Nothing but the lines from the line that contains "Turn this picture" through the line that contains "const KEEPER_EASE = 0.9;" should appear in the output, each reproduced exactly.

------------

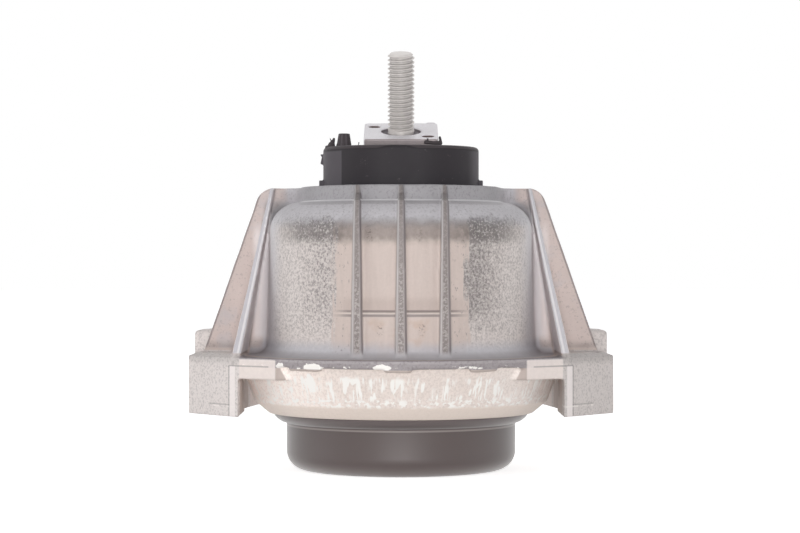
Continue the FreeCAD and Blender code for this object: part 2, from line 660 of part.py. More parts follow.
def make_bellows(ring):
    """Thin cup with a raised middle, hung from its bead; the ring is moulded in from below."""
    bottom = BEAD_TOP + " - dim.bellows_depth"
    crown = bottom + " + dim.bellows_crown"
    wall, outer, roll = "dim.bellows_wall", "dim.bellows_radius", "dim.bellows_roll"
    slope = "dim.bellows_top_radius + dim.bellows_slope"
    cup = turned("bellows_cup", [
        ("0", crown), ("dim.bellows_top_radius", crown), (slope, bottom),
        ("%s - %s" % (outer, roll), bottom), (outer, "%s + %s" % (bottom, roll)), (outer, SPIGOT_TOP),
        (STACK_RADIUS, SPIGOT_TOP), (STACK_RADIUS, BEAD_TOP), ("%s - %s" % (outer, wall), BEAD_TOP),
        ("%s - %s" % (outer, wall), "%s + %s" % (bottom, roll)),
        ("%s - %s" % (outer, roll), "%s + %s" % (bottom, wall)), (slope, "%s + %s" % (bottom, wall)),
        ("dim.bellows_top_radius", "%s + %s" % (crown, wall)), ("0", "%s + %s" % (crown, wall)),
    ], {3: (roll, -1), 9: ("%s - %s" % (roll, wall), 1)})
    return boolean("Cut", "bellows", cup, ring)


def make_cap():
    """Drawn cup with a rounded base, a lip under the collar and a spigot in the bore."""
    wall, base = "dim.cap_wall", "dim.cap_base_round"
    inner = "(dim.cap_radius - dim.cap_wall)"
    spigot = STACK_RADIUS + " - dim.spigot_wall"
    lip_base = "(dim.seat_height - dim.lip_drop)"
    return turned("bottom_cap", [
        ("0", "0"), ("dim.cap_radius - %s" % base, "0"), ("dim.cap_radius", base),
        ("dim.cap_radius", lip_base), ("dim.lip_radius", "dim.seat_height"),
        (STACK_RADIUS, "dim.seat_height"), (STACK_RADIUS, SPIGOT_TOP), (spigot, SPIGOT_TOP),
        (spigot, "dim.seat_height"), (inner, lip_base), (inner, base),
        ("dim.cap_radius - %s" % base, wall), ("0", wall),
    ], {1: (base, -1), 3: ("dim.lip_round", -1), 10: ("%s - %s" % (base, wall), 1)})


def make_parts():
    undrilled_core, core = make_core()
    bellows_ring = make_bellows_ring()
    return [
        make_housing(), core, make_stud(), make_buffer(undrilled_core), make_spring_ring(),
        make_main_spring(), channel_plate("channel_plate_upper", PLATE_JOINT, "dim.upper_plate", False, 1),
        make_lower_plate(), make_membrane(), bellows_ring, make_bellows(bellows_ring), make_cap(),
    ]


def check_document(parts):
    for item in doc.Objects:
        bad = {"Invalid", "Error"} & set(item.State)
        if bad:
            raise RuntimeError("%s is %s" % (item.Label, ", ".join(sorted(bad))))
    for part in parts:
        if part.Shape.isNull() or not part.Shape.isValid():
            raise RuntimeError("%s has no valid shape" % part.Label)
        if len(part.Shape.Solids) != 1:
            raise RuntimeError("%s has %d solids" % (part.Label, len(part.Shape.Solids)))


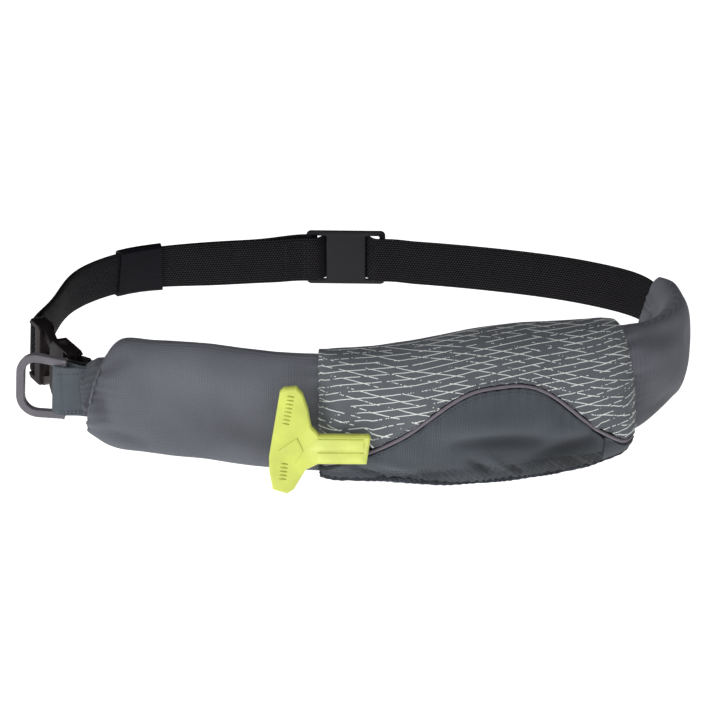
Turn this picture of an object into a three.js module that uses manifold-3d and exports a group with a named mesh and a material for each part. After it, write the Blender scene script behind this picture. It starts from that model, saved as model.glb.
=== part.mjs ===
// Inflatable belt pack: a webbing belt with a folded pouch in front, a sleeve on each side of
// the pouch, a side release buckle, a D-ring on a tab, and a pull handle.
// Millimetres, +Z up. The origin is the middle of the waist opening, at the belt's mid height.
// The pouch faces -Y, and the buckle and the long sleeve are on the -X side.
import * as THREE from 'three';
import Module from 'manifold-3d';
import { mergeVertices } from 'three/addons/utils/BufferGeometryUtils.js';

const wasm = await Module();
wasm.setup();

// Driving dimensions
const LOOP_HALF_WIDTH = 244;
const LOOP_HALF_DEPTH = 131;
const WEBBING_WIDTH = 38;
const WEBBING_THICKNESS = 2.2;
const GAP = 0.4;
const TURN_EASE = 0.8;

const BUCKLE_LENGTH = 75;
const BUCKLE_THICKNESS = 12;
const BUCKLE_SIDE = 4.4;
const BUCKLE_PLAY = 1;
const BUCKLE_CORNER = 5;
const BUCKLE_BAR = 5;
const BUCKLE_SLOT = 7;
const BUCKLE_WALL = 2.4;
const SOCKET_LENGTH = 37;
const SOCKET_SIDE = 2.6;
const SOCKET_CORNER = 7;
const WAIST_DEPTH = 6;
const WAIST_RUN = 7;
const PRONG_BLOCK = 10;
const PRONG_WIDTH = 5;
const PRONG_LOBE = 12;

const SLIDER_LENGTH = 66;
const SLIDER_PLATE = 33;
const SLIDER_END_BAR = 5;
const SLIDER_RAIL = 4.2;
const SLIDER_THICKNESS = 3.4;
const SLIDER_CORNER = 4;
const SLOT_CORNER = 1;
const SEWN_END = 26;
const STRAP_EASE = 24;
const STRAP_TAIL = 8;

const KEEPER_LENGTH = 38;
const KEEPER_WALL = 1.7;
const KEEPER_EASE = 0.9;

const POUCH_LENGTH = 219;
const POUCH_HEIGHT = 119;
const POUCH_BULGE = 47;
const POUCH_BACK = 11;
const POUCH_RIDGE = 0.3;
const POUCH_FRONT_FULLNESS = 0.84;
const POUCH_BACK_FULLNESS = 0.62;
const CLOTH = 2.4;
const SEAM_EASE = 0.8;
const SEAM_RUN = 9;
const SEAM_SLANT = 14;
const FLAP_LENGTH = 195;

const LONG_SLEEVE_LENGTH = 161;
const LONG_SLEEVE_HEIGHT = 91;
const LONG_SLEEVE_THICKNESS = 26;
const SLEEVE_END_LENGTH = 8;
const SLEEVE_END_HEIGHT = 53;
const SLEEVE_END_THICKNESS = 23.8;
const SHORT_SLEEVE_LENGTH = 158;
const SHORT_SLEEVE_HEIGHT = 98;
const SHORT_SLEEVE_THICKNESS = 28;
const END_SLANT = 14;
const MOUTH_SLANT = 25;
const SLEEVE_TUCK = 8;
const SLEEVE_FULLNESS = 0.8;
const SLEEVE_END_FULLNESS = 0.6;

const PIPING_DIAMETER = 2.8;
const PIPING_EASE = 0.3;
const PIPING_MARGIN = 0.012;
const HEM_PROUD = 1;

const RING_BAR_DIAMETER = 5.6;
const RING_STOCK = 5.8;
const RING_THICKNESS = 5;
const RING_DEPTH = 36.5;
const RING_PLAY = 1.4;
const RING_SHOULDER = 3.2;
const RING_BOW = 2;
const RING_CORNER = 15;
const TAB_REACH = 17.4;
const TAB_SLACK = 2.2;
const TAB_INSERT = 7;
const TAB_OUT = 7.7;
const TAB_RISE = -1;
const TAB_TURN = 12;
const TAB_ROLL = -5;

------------

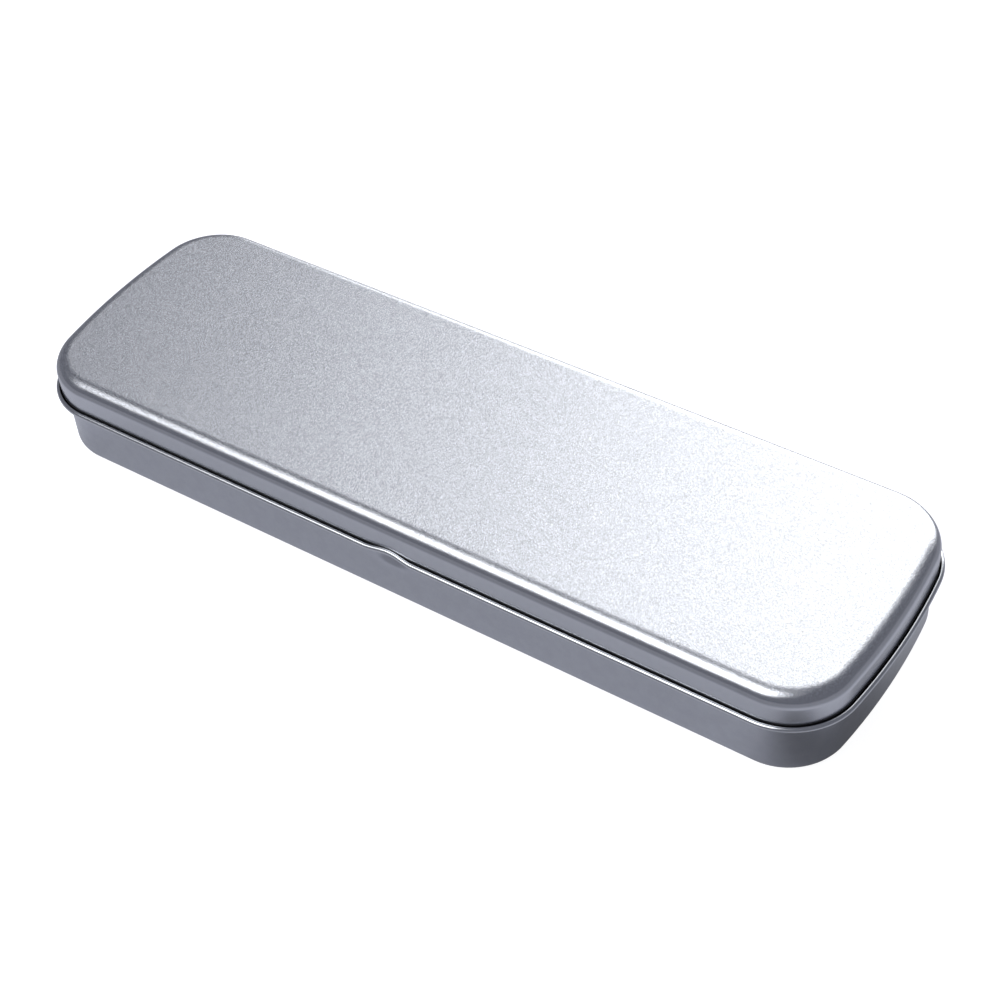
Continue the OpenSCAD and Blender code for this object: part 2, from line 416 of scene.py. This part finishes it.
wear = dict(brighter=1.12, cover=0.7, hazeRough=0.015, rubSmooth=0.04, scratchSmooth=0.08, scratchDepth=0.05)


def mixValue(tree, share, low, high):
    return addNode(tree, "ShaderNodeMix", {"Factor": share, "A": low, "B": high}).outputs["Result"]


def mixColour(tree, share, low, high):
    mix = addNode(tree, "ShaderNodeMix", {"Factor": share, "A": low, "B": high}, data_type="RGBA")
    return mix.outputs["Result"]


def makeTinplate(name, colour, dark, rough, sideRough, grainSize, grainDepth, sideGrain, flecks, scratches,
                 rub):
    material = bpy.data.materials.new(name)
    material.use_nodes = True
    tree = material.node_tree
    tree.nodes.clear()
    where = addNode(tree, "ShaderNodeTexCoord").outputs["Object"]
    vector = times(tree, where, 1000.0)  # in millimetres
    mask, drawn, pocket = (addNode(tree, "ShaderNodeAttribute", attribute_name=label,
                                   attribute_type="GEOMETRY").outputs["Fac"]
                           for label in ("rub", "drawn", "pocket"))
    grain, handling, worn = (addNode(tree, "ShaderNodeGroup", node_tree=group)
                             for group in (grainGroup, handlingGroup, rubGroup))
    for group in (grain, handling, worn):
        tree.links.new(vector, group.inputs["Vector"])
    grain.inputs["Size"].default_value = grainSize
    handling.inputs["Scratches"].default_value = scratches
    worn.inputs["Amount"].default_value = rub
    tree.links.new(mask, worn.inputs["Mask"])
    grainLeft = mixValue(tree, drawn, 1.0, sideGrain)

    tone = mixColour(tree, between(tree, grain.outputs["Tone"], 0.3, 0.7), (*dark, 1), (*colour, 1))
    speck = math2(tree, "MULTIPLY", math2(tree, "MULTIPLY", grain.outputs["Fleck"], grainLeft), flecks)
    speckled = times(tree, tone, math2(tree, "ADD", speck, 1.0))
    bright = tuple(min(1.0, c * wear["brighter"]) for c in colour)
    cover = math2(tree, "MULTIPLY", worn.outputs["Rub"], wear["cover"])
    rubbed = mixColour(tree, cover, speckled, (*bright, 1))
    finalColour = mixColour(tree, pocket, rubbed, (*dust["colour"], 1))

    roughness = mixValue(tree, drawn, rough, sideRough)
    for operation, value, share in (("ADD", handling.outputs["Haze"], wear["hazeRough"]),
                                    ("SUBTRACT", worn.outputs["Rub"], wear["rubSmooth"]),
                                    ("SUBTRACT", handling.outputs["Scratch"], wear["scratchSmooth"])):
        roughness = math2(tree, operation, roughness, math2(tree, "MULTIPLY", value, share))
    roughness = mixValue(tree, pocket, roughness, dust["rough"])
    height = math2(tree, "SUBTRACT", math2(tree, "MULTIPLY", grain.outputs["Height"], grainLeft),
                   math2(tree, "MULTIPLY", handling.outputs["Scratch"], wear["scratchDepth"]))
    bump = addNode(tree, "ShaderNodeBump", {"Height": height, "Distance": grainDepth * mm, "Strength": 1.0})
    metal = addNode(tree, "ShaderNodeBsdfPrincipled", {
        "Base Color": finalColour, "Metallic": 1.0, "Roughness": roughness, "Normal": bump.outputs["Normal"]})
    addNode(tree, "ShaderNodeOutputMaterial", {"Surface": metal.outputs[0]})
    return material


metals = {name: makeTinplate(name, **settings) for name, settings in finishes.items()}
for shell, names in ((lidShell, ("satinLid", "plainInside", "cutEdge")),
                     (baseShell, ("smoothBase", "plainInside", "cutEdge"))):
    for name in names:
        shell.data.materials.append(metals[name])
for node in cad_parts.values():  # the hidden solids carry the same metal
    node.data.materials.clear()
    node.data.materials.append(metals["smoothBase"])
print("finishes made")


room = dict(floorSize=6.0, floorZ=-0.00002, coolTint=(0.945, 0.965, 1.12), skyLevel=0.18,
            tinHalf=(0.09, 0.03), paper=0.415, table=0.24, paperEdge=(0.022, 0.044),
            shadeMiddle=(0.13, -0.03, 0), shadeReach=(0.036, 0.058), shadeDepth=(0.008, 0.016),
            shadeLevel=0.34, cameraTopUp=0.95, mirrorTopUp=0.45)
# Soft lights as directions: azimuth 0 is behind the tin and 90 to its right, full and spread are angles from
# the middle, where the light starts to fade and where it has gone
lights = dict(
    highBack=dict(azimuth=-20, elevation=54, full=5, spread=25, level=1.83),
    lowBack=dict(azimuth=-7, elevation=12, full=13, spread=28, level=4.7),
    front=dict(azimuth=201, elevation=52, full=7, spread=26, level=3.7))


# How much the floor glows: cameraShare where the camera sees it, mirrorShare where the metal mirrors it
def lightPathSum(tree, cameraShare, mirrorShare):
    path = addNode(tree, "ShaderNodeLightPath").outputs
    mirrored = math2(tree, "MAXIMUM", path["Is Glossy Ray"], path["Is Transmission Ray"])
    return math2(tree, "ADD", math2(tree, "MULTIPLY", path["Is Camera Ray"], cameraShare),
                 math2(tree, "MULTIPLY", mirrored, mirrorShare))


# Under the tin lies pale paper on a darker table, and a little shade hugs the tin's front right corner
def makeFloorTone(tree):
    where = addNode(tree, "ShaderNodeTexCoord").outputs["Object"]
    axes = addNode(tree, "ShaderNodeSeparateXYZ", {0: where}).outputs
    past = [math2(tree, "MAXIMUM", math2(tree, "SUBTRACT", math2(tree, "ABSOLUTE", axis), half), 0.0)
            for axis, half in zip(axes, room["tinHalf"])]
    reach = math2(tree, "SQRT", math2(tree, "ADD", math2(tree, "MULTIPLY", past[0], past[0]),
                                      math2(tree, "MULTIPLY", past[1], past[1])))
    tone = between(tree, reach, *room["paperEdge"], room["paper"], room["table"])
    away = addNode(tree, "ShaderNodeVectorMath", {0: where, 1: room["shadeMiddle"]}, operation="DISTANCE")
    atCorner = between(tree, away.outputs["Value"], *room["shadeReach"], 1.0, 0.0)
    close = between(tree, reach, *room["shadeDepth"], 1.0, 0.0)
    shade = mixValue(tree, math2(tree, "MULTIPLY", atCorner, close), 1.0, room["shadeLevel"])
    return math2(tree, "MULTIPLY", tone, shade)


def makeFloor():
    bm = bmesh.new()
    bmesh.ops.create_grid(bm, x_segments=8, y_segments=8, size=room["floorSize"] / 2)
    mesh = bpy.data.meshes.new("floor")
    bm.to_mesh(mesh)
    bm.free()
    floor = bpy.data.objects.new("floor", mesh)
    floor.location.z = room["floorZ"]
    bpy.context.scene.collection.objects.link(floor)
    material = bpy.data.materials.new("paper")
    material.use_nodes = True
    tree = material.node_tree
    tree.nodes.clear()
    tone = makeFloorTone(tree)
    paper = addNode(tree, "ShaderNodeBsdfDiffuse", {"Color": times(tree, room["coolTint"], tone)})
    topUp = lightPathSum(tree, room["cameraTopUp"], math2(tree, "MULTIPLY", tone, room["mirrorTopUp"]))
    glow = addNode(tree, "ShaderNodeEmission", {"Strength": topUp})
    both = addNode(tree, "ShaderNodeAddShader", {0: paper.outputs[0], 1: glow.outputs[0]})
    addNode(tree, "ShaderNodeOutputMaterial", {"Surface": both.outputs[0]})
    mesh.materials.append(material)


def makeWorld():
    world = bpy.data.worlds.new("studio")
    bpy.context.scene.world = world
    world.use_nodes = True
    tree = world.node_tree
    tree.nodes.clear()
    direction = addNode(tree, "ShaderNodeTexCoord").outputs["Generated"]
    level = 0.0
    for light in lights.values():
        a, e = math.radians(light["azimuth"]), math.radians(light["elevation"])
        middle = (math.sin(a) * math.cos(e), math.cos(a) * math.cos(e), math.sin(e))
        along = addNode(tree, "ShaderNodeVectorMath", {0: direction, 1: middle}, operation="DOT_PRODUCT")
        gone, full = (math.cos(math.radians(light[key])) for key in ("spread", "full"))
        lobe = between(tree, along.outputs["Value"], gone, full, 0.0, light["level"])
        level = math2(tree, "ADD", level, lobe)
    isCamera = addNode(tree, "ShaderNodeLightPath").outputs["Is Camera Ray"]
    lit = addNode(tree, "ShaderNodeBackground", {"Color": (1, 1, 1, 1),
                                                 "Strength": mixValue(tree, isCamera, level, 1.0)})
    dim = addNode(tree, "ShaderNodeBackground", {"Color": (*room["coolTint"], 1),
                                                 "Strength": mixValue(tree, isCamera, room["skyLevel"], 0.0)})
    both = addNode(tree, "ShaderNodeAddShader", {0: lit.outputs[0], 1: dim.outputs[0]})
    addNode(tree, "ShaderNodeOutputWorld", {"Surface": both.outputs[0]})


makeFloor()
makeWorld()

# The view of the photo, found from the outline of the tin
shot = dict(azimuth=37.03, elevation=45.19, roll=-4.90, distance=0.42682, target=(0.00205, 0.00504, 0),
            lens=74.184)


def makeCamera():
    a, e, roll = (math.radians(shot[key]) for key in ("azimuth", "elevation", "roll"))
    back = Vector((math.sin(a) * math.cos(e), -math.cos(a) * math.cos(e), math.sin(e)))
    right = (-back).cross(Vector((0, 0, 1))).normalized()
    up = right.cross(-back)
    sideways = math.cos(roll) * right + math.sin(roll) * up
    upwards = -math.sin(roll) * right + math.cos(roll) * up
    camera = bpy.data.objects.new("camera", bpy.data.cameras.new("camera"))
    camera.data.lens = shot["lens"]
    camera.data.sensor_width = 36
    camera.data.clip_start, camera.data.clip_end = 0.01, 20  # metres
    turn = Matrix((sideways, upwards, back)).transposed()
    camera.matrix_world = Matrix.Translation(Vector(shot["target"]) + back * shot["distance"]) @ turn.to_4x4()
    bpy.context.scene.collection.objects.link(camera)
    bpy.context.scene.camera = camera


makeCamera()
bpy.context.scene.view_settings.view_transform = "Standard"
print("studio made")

------------

*Finished exercise*:
Turn this picture of an object into a three.js module that uses manifold-3d and exports a group with a named mesh and a material for each part. After it, write the Blender scene script behind this picture. It starts from that model, saved as model.glb.
=== part.mjs ===
// Inflatable belt pack: a webbing belt with a folded pouch in front, a sleeve on each side of
// the pouch, a side release buckle, a D-ring on a tab, and a pull handle.
// Millimetres, +Z up. The origin is the middle of the waist opening, at the belt's mid height.
// The pouch faces -Y, and the buckle and the long sleeve are on the -X side.
import * as THREE from 'three';
import Module from 'manifold-3d';
import { mergeVertices } from 'three/addons/utils/BufferGeometryUtils.js';

const wasm = await Module();
wasm.setup();

// Driving dimensions
const LOOP_HALF_WIDTH = 244;
const LOOP_HALF_DEPTH = 131;
const WEBBING_WIDTH = 38;
const WEBBING_THICKNESS = 2.2;
const GAP = 0.4;
const TURN_EASE = 0.8;

const BUCKLE_LENGTH = 75;
const BUCKLE_THICKNESS = 12;
const BUCKLE_SIDE = 4.4;
const BUCKLE_PLAY = 1;
const BUCKLE_CORNER = 5;
const BUCKLE_BAR = 5;
const BUCKLE_SLOT = 7;
const BUCKLE_WALL = 2.4;
const SOCKET_LENGTH = 37;
const SOCKET_SIDE = 2.6;
const SOCKET_CORNER = 7;
const WAIST_DEPTH = 6;
const WAIST_RUN = 7;
const PRONG_BLOCK = 10;
const PRONG_WIDTH = 5;
const PRONG_LOBE = 12;

const SLIDER_LENGTH = 66;
const SLIDER_PLATE = 33;
const SLIDER_END_BAR = 5;
const SLIDER_RAIL = 4.2;
const SLIDER_THICKNESS = 3.4;
const SLIDER_CORNER = 4;
const SLOT_CORNER = 1;
const SEWN_END = 26;
const STRAP_EASE = 24;
const STRAP_TAIL = 8;

const KEEPER_LENGTH = 38;
const KEEPER_WALL = 1.7;
const KEEPER_EASE = 0.9;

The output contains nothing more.